The CME was created in 1919, growing out of the Chicago Egg and Butter Board. What was it about those two commodities that sparked the futures market?
“When it first began, in 1897, the production cycle of eggs was quite different than today, when chickens lay eggs 24 hours a day, ’round the clock,” said Melamed. “There was a seasonability to it.”
Thus large bakeries could lock in the eggs they’d need next year now.
Melamed said he had eggs in mind in 1972 when he realized he could do the same thing with international currencies.
“I thought you could use the same principle in finance,” said Melamed. “I launched the International Monetary Market. We went from eggs to yen.”

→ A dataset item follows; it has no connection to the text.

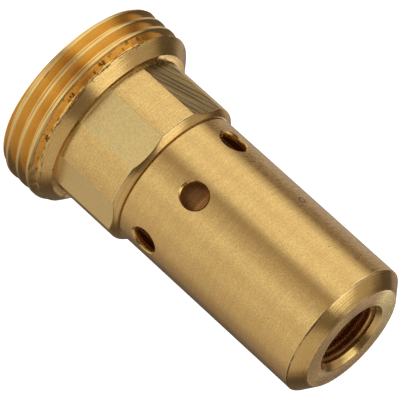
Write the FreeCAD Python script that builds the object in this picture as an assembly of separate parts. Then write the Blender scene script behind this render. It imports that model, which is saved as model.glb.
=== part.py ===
"""Vented piston-type water pressure regulator: a one-piece brass body and the cartridge inside it.

Millimetres, +Z up. The origin is the centre of the collar's back face, where the regulator stands.
+Z runs along the axis, from the threaded collar (inlet) to the nose (outlet port).
One flat of the neck and one vent of the upper row face -Y.
"""
import FreeCAD
import Part
import math
import os

Vector = FreeCAD.Vector
AXIS = Vector(0, 0, 1)
ORIGIN = Vector(0, 0, 0)

# ---- Body, outside ----
total_length = 48.7
collar_thread_pitch = 1.814          # parallel pipe thread, size 3/4
collar_thread_r = 13.22
collar_thread_depth = 1.162
collar_thread_length = 5.8
collar_thread_first_root_z = 0.6     # height of the first whole groove where it faces +X
collar_thread_end_z = 6.3            # where the groove runs out on the front cone
collar_back_chamfer = 0.73
collar_front_r = 11.3                # where the collar's front cone meets its front face
collar_length = 7.5
neck_r = 10.45
neck_flat_reach = 10.08              # from the axis to each milled flat
neck_flat_count = 6
neck_end_z = 17.65
neck_end_chamfer = 0.85
flat_step = 0.3                      # left unmilled beside the collar
barrel_r = 9.5
nose_bevel_length = 1.6
nose_face_r = 7.56

# ---- Body, vents ----
vent_r = 1.8
vent_deburr = 0.22
vent_low_row_z = 22.0
vent_high_row_z = 24.8

# ---- Body, inside ----
guide_bore_r = 9.5
guide_bore_depth = 7.0
guide_mouth_chamfer = 0.6
spring_bore_r = 8.7
spring_bore_past_vents = 0.6
bore_lead_length = 0.7
piston_bore_r = 8.2
nose_wall = 11.9                     # from the piston bore's floor to the nose's face

# ---- Outlet port ----
port_minor_r = 4.283                 # of a parallel pipe thread, size 1/8, left plain here
port_mouth_r = 5.22
port_mouth_depth = 1.2

# ---- Clearances ----
running_fit = 0.05                   # radial, sliding pieces and seals
seat_gap = 0.02                      # between faces that touch in use
press_allowance = 0.02               # radial, pieces held by another piece
free_gap = 0.35                      # around moving pieces that must not touch

# ---- Retaining ring and strainer ----
ring_z = 1.0
ring_thickness = 1.0
ring_inner_r = 8.3
ring_groove_depth = 0.6
ring_gap_angle = 34.0
ring_lug_r = 1.15
ring_lug_hole_r = 0.5
strainer_thickness = 0.35
strainer_dome_height = 1.5
strainer_hole_r = 0.42
strainer_hole_pitch = 1.35
strainer_hole_rows = 5

# ---- Seat ----
carrier_cup_wall = 0.5
carrier_floor = 0.5
carrier_hole_r = 1.45
carrier_hole_count = 6
seat_thickness = 1.0
seat_retainer_width = 0.65
seat_retainer_thickness = 0.4

# ---- Stem guide and its seals ----
guide_flange_thickness = 2.4
guide_recess_r = 6.4
guide_recess_depth = 1.4
guide_hub_wall = 0.7
guide_hub_height = 6.0
gland_depth = 3.4
guide_seal_width = 1.3
guide_seal_depth = 1.2
stem_seal_width = 1.4
backup_ring_width = 0.6
wiper_section = 0.7
wiper_width = 0.75

# ---- Spring ----
spring_wire_r = 0.8
spring_side_gap = 0.2
spring_active_turns = 6.5
spring_end_turns = 1.0
washer_thickness = 0.8
washer_edge_gap = 0.4
washer_stem_gap = 0.4
shim_thickness = 0.15
shim_count = 2

# ---- Piston ----
valve_lift = 1.6
head_length = 6.5
skirt_step = 0.55                    # the skirt is this much smaller in radius than the head
skirt_wall = 0.6
skirt_end_gap = 3.7                  # left under the skirt when the valve is closed
head_seal_width = 1.7
head_seal_depth = 1.25
head_seal_from_face = 1.6
wear_ring_width = 1.4
wear_ring_depth = 0.75
wear_ring_from_skirt = 0.8
stem_r = 2.8
stem_bore_r = 1.8
stem_neck_step = 0.45
stem_flange_step = 0.8
stem_flange_length = 2.0
stem_lip_step = 0.5
stem_tip_bevel = 0.7
head_web_from_floor = 1.0
stem_face_seal_width = 1.0
nut_recess_r = 5.0
nut_recess_depth = 1.9
nut_flat_width = 7.5
nut_height = 1.6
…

Understanding futures made many traders rich, though laymen could have trouble grasping what was happening. Melamed remembers a visitor from Iowa asking him to see where the “Swiss hot dogs” were trading. Melamed had to think about that for a while before realizing what his guest meant.
“You mean Swiss francs,” he replied.
Such misconceptions linger. For instance, when most people think of futures and options, they think: corn, wheat, pork bellies, rice and such. And those are traded. But all of that accounts for only 15 percent of CME’s volume. The other 85 percent is the twist on egg futures cooked up by Melamed in 1972: financial instruments such as currency and stock index futures.

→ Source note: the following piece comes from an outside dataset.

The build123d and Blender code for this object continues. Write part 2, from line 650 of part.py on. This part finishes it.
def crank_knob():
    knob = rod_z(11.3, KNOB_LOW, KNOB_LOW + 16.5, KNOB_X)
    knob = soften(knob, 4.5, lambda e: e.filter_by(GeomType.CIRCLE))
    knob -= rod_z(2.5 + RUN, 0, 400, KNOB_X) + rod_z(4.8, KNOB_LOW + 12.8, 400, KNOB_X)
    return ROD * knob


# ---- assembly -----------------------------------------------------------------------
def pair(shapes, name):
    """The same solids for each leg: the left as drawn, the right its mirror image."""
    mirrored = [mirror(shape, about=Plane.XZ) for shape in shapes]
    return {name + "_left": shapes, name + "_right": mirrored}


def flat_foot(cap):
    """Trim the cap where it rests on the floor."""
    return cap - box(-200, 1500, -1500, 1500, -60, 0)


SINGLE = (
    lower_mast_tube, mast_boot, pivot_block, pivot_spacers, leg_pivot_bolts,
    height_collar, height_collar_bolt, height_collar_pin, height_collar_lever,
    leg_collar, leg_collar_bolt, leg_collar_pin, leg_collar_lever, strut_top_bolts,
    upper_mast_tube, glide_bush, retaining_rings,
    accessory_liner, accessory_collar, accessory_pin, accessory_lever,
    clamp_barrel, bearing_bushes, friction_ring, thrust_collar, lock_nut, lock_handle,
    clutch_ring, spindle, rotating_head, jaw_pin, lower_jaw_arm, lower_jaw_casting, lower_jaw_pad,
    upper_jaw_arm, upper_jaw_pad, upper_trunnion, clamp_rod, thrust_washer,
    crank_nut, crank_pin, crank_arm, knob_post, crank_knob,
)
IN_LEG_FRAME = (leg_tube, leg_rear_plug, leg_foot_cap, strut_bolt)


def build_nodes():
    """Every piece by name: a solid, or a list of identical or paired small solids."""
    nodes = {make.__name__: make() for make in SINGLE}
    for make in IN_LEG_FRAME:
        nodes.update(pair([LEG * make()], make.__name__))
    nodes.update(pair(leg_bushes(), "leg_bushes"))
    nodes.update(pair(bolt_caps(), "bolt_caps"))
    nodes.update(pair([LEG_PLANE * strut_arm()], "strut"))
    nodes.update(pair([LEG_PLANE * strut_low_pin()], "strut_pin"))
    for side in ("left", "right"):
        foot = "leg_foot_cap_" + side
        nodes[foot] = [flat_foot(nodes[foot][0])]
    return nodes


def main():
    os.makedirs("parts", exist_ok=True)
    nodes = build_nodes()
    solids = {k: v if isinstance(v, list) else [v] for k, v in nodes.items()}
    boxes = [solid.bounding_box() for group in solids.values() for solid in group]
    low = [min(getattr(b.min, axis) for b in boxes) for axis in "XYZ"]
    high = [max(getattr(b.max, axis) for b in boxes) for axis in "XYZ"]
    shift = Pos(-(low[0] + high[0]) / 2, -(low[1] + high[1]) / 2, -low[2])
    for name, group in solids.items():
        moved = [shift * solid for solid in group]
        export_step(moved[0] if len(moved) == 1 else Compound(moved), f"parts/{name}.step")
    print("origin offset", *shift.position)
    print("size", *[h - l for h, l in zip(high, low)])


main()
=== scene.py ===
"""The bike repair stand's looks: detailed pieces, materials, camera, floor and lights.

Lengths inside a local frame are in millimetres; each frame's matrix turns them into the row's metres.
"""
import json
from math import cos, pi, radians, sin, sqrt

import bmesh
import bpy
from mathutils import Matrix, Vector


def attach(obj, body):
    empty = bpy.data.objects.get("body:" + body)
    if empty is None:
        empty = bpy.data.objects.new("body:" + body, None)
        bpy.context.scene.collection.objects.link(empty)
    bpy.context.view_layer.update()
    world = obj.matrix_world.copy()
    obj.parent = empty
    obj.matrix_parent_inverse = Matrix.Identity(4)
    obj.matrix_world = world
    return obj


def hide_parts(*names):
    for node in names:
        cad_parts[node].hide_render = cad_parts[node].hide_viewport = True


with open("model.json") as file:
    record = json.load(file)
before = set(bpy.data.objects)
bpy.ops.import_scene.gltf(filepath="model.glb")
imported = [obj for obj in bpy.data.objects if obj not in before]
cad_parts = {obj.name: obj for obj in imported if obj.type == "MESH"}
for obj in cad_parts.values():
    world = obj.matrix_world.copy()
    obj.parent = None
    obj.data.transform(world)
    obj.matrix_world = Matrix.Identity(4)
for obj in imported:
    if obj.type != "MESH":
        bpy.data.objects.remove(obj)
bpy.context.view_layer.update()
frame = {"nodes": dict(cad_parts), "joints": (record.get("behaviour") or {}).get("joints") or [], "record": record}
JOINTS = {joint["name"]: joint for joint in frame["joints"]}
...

And a computer works better for that kind of trade.
“The computer took over almost everything,” said Melamed. “In your world, in our world, in everybody’s world. We no longer have elevator operators. And there are no brokers in pits because screens are much more efficient.”
How much more efficient? Before computers, the CME was doing well if it completed a few million transactions a year. When Globex electronic trading was launched in 1992, it took 15 seconds for an order to finish being processed, and that was considered fast. Now, it takes three milliseconds, and the CME conducts 15 million trades every day.
“The world has benefited by computer in every aspect of our lives,” said Melamed. “Google and iPhone and Facebook and Alibaba. We can’t go back to the way it was. It’s quicker and safer.
“Having said that, you lose the family. It’s all very sterile, no noise, no shouting. That’s hard to let go.”
Now, that’s all done by computers. On Monday, the futures pits are being shut down (a future is when I pay you $1 for a dozen eggs that you will deliver in October). The options pits still remain in operation (an option is when I pay you a nickel for the right to pay you $1 for a dozen eggs in October).
“Options are difficult to transfer through screens,” said Melamed. “People still like to do it their own way. And as long as it's viable, we don’t have any reason to lose them.”
Melamed estimates that 15 to 20 percent of volume in options comes from trading in the pits, as opposed to futures, which were producing less than 1 percent of trades.
“It really was a chore to keep them going.” he said.
The Chicago Board of Trade and the CME merged in 2007, and the trading pits are in two rooms — agricultural and financial — at the Board of Trade’s Art Deco skyscraper at 141 W. Jackson.
Futures pits in both rooms will be taken apart between now and September. Then, options pits in the agricultural room will move to the financial room, and the physical agricultural pit space will be converted to cubicles and rented to traders.
The CME was created in 1919, growing out of the Chicago Egg and Butter Board. What was it about those two commodities that sparked the futures market?
“When it first began, in 1897, the production cycle of eggs was quite different than today, when chickens lay eggs 24 hours a day, ’round the clock,” said Melamed. “There was a seasonability to it.”
Thus large bakeries could lock in the eggs they’d need next year now.
Melamed said he had eggs in mind in 1972 when he realized he could do the same thing with international currencies.
“I thought you could use the same principle in finance,” said Melamed. “I launched the International Monetary Market. We went from eggs to yen.”
Understanding futures made many traders rich, though laymen could have trouble grasping what was happening. Melamed remembers a visitor from Iowa asking him to see where the “Swiss hot dogs” were trading. Melamed had to think about that for a while before realizing what his guest meant.
“You mean Swiss francs,” he replied.
Such misconceptions linger. For instance, when most people think of futures and options, they think: corn, wheat, pork bellies, rice and such. And those are traded. But all of that accounts for only 15 percent of CME’s volume. The other 85 percent is the twist on egg futures cooked up by Melamed in 1972: financial instruments such as currency and stock index futures.
And a computer works better for that kind of trade.
“The computer took over almost everything,” said Melamed. “In your world, in our world, in everybody’s world. We no longer have elevator operators. And there are no brokers in pits because screens are much more efficient.”
How much more efficient? Before computers, the CME was doing well if it completed a few million transactions a year. When Globex electronic trading was launched in 1992, it took 15 seconds for an order to finish being processed, and that was considered fast. Now, it takes three milliseconds, and the CME conducts 15 million trades every day.
“The world has benefited by computer in every aspect of our lives,” said Melamed. “Google and iPhone and Facebook and Alibaba. We can’t go back to the way it was. It’s quicker and safer.
“Having said that, you lose the family. It’s all very sterile, no noise, no shouting. That’s hard to let go.”